The banking world also praised the new coalition, but tempered its enthusiasm due to the gloomy outlook for Ukraine’s economy. The country is struggling to cope with a falling hryvnia, which is down nearly 60 percent this year against the dollar, and a slump in industrial output, down 29 percent in November.
Tim Ash, head of emerging markets research for Central and Eastern Europe, Middle East and Africa for the Royal Bank of Scotland said, “The fact that a new coalition has been formed is positive, but the new administration and Ukraine more generally still faces huge challenges.”
The restoration of a working parliament to pass legislation to satisfy International Monetary Fund (IMF) conditions was a top priority for BYuT’s leadership. Last Thursday parliament passed the required spending cuts and on Friday approved measures aimed at softening the impact of the crisis. These included increased funding for pensions, deposit insurance and conditions that prohibit banks from unilaterally amending the conditions of loans.
Parliament also passed the first reading of a law aimed at defending Ukraine’s domestic car industry. The legislation, which is compliant with World Trade Organisation and EU rules, provides domestic manufacturers with local advantages without penalising foreign imports.
Despite tough conditions, the IMF suggested that Ukraine is now on course to receive its second tranche of the $16.4 billion bail-out loan announced in October. So far, Ukraine has received its first tranche amounting to $4.5 billion. In return the government scrapped plans to increase public spending.
Ceyla Pazarbasioglu, the head of the IMF mission to Ukraine, expressed her backing for the National Bank of Ukraine’s policies to let the market determine exchange rates and to recapitalise major banks.
“We appreciate that we are in for a bumpy ride,” said Viktor Pynzenyk, Minister for Finance, “but we now have a parliament that functions and a government that will not shirk from making the tough decisions needed to make progress.”
The first hurdle in ending the deadlock was overcome when a majority of lawmakers in each bloc signed their intent to form the new coalition. A simple majority is all that is needed to activate such an agreement. In the case of OU-PSD, 37 of its 72 lawmakers committed their bloc. With BYuT and the Lytvyn bloc already backing the coalition, its birth was announced last Wednesday, only moments after Mr Lytvyn was elected speaker by 244 lawmakers in the 450-seat assembly.
The president has been lukewarm to hostile in his reception to the coalition. It is believed that he would have preferred a grand coalition or pre-term elections. However, speaking to the BBC, he conceded the need to end the deadlock. “I agree that the political crisis doesn't help solve the economic crisis. We need to find a way out of the political crisis,” said Mr Yushchenko.

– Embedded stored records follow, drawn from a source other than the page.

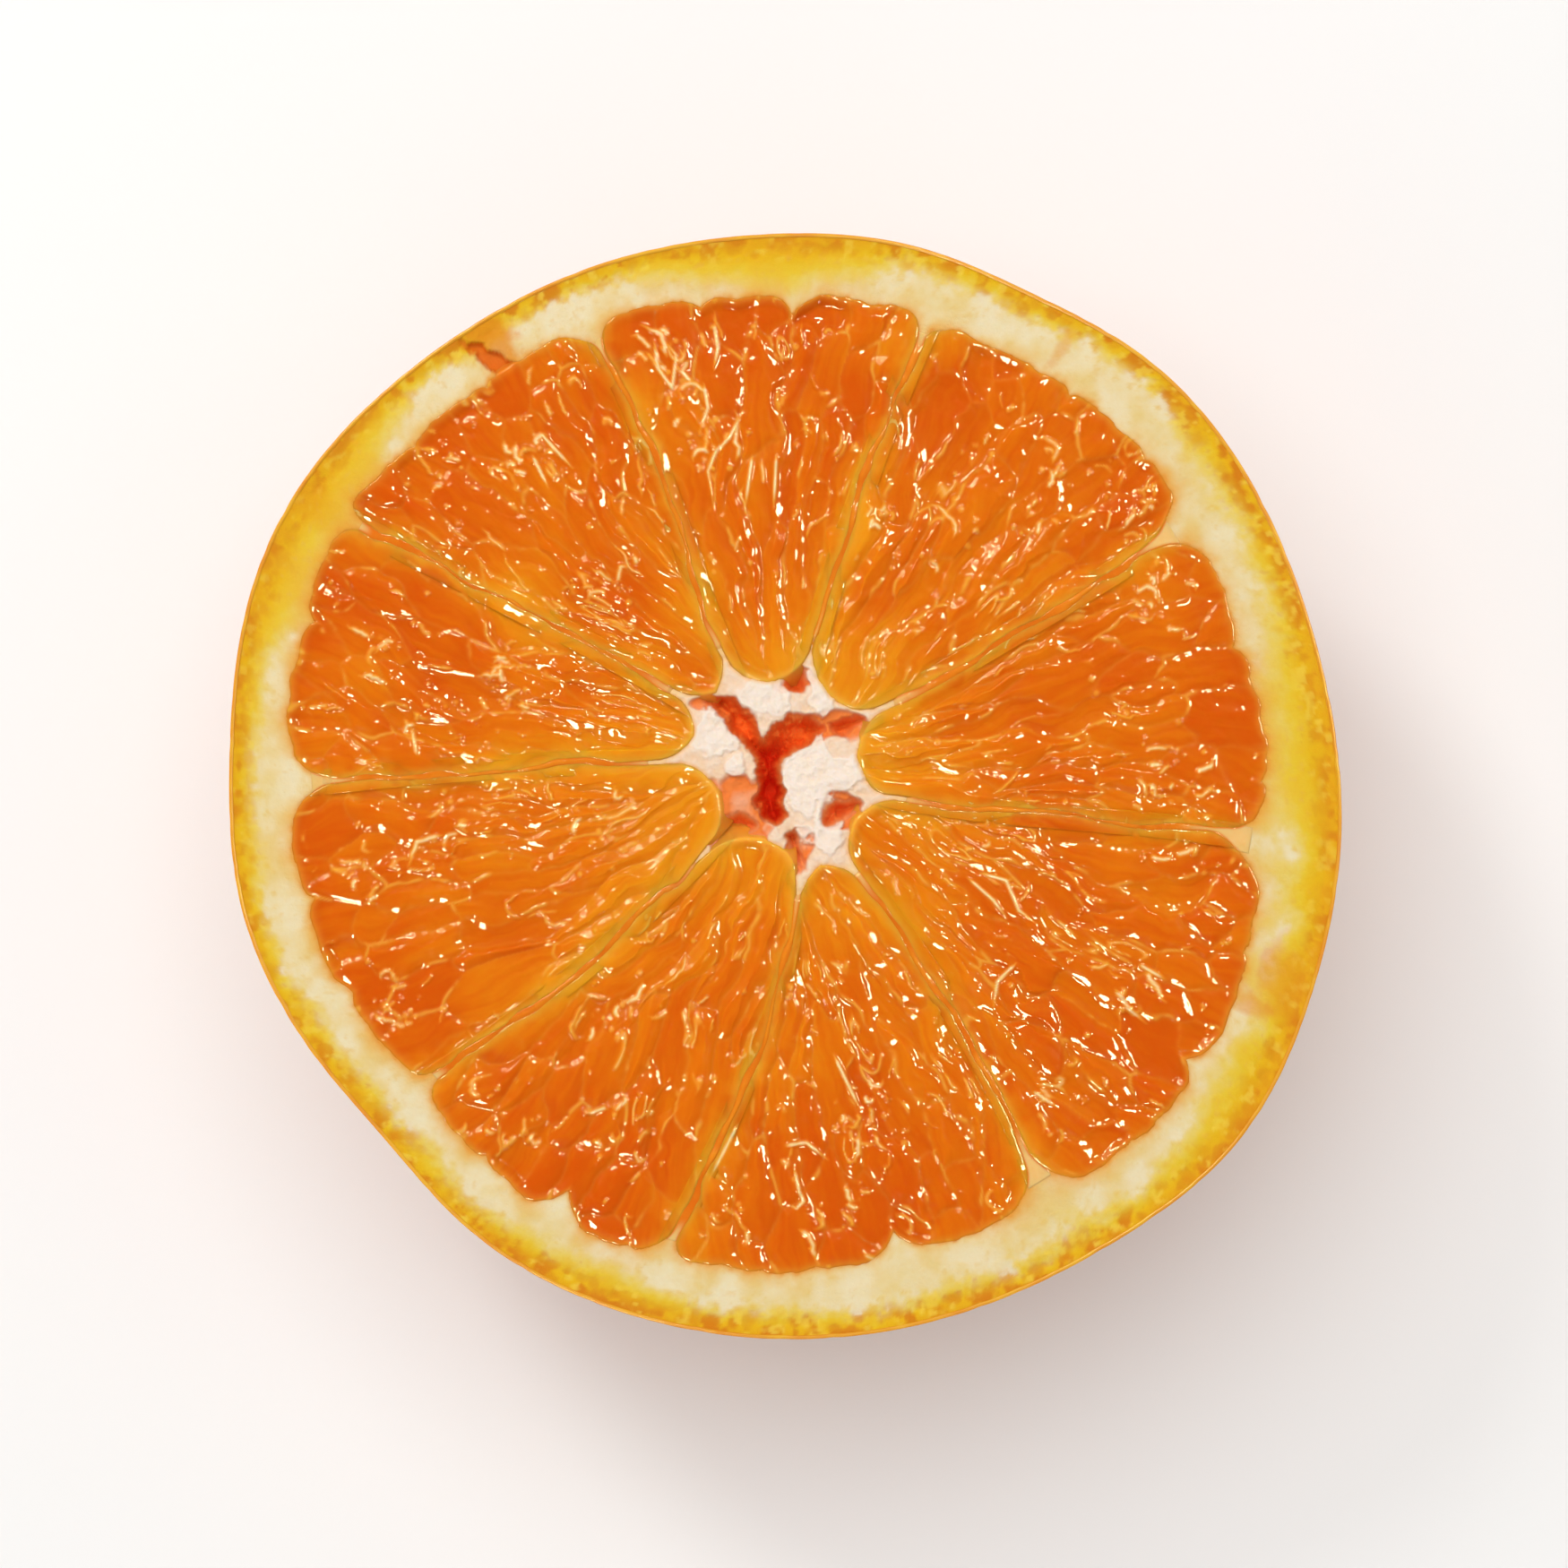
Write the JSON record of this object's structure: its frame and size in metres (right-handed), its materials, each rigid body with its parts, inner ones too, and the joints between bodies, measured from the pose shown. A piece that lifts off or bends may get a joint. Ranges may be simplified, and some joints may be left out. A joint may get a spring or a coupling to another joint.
{
  "type": "orange half",
  "caption": "Half of a round orange cut across the equator, with rind, pith, pulp segments and a split core.",
  "frame": {"origin": "centre of the object's plan box, on the surface that it rests on", "axes": "+Z from the stem end up through the cut face; +Y is the top of the cut face as it is seen from above, with +X to its right"},
  "size_m": [0.078, 0.0776, 0.037],
  "materials": {
    "peel": "waxy orange peel with fine oil-gland dimples",
    "pith": "moist cream-white spongy pith",
    "pulp": "wet translucent juice sacs",
    "membrane": "thin wet yellow-orange membrane",
    "calyx": "dry grey-green stem button"
  },
  "bodies": {
    "root": {"orange_half": "peel"}
  },
  "joints": []
}
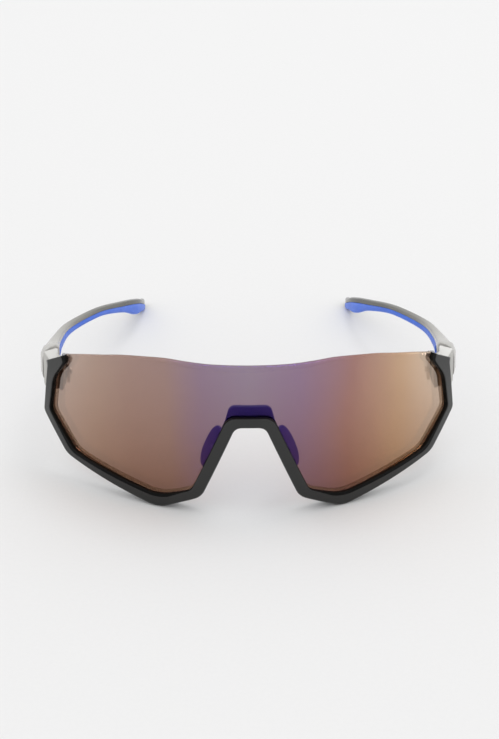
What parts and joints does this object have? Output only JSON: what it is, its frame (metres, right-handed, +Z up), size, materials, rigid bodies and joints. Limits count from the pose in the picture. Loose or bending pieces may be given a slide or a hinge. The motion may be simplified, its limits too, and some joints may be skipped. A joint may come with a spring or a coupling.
{
  "type": "wraparound sport sunglasses",
  "caption": "Wraparound shield sport sunglasses with a rimless-top mirrored lens, lower half rim, clip-on nose piece and folding temples with blue rubber grips.",
  "frame": {"origin": "on the surface the glasses stand on, in the middle of their length and width", "axes": "+Z up; -Y towards what the wearer looks at, so the lens is at -Y and the temple tips at +Y; +X on the wearer's left"},
  "size_m": [0.1456, 0.1522, 0.0539],
  "materials": {
    "gloss_black": "high-gloss black nylon with a darker recessed inner lip",
    "mirror_lens": "semi-mirrored polycarbonate, purple in the middle turning bronze at the ends",
    "blue_rubber": "satin royal-blue soft rubber",
    "nose_blue": "satin deep-blue soft rubber",
    "steel": "fine-turned stainless steel",
    "nylon": "natural nylon"
  },
  "bodies": {
    "front": {"front_frame": "gloss_black", "shield_lens": "mirror_lens", "nose_carrier": "nose_blue", "left_nose_pad": "nose_blue", "left_hinge_front_leaf": "steel", "left_front_leaf_screw": "steel", "left_hinge_screw": "steel", "left_upper_washer": "nylon", "left_lower_washer": "nylon", "right_nose_pad": "nose_blue", "right_hinge_front_leaf": "steel", "right_front_leaf_screw": "steel", "right_hinge_screw": "steel", "right_upper_washer": "nylon", "right_lower_washer": "nylon"},
    "left_temple_arm": {"left_temple": "gloss_black", "left_temple_grip": "blue_rubber", "left_hinge_temple_leaf": "steel", "left_temple_leaf_screw": "steel"},
    "right_temple_arm": {"right_temple": "gloss_black", "right_temple_grip": "blue_rubber", "right_hinge_temple_leaf": "steel", "right_temple_leaf_screw": "steel"}
  },
  "joints": [
    {"name": "left_temple_fold", "type": "hinge", "parent": "front", "child": "left_temple_arm", "pos_m": [0.0639, -0.03053, 0.0322], "axis": [0, 0.1564, 0.9877], "range_deg": [0, 84]},
    {"name": "right_temple_fold", "type": "hinge", "parent": "front", "child": "right_temple_arm", "pos_m": [-0.0639, -0.03053, 0.0322], "axis": [0, -0.1564, -0.9877], "range_deg": [0, 74]}
  ]
}
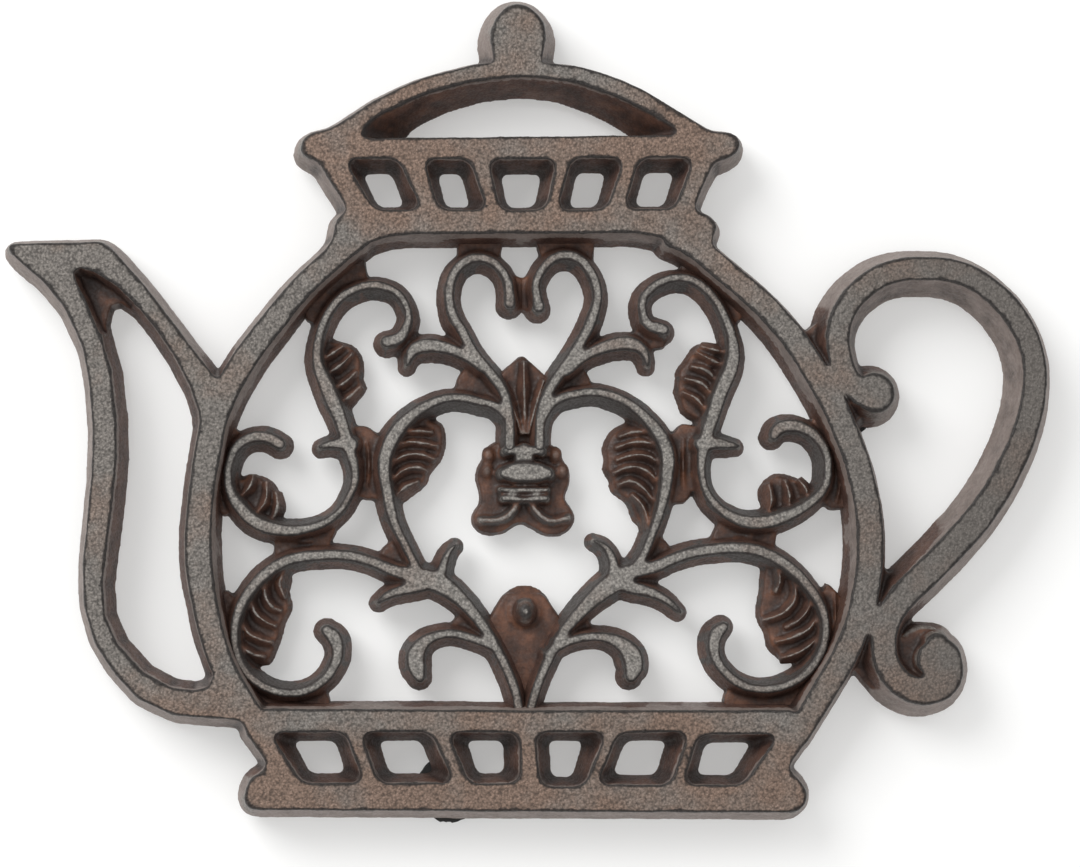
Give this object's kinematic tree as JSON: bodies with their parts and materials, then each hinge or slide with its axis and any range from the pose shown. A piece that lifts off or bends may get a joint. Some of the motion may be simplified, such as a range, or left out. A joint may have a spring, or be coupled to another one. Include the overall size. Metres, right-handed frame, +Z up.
{
  "type": "trivet",
  "caption": "Flat cast iron trivet in the outline of a teapot, with open mirrored scrollwork inside the frame and rubber feet pressed on below.",
  "frame": {"origin": "under the middle of the bounding box, on the surface that the feet stand on", "axes": "+X from the spout to the handle, +Y from the pot's foot band to its knob, +Z up out of the decorated face"},
  "size_m": [0.2092, 0.1646, 0.014],
  "materials": {
    "iron": "sand cast, bare, worn grey on the raised faces and rust brown in the low webs",
    "rubber": "matt black moulded rubber"
  },
  "bodies": {
    "root": {"base_band": "iron", "lid": "iron", "belly_rim_left": "iron", "belly_rim_right": "iron", "knob": "iron", "spout": "iron", "handle": "iron", "trunk_left": "iron", "trunk_right": "iron", "c_scroll_left": "iron", "c_scroll_right": "iron", "ring_scroll_left": "iron", "ring_scroll_right": "iron", "inner_scroll_left": "iron", "inner_scroll_right": "iron", "heart_curl_left": "iron", "heart_curl_right": "iron", "fan": "iron", "urn": "iron", "bud": "iron", "foot_cap_1": "rubber", "foot_cap_2": "rubber", "foot_cap_3": "rubber", "foot_cap_4": "rubber"}
  },
  "joints": []
}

Prime Minister Yulia Tymoshenko was more upbeat. “I am convinced that this marks the end of the political crisis and will provide a strong platform from which to address the effects of the severe global financial and economic downturn,” she said.
No Parliamentary Election Before Presidential Election
Under the terms of the coalition agreement the parties have agreed that there should be no parliamentary election before the presidential election, which is slated for 2010. Yulia Tymoshenko will also stay on as prime minister.
“I see no legal grounds for substantial changes in the government and, first and foremost, the prime minister," said Mr Lytvyn.
Yesterday, Mr Kyrylenko hinted at cabinet changes. “We agreed that we will not change the government, but there will be changes in government," he said. Details of a reshuffle are expected in the next few days.
Warm Response from International and Financial Communities
News of the coalition was welcomed by the international community. The European People’s Party – Europe’s largest centre-right political movement – congratulated the president and premier (see next article).
The banking world also praised the new coalition, but tempered its enthusiasm due to the gloomy outlook for Ukraine’s economy. The country is struggling to cope with a falling hryvnia, which is down nearly 60 percent this year against the dollar, and a slump in industrial output, down 29 percent in November.
Tim Ash, head of emerging markets research for Central and Eastern Europe, Middle East and Africa for the Royal Bank of Scotland said, “The fact that a new coalition has been formed is positive, but the new administration and Ukraine more generally still faces huge challenges.”
The restoration of a working parliament to pass legislation to satisfy International Monetary Fund (IMF) conditions was a top priority for BYuT’s leadership. Last Thursday parliament passed the required spending cuts and on Friday approved measures aimed at softening the impact of the crisis. These included increased funding for pensions, deposit insurance and conditions that prohibit banks from unilaterally amending the conditions of loans.
Parliament also passed the first reading of a law aimed at defending Ukraine’s domestic car industry. The legislation, which is compliant with World Trade Organisation and EU rules, provides domestic manufacturers with local advantages without penalising foreign imports.
Despite tough conditions, the IMF suggested that Ukraine is now on course to receive its second tranche of the $16.4 billion bail-out loan announced in October. So far, Ukraine has received its first tranche amounting to $4.5 billion. In return the government scrapped plans to increase public spending.
Ceyla Pazarbasioglu, the head of the IMF mission to Ukraine, expressed her backing for the National Bank of Ukraine’s policies to let the market determine exchange rates and to recapitalise major banks.
“We appreciate that we are in for a bumpy ride,” said Viktor Pynzenyk, Minister for Finance, “but we now have a parliament that functions and a government that will not shirk from making the tough decisions needed to make progress.”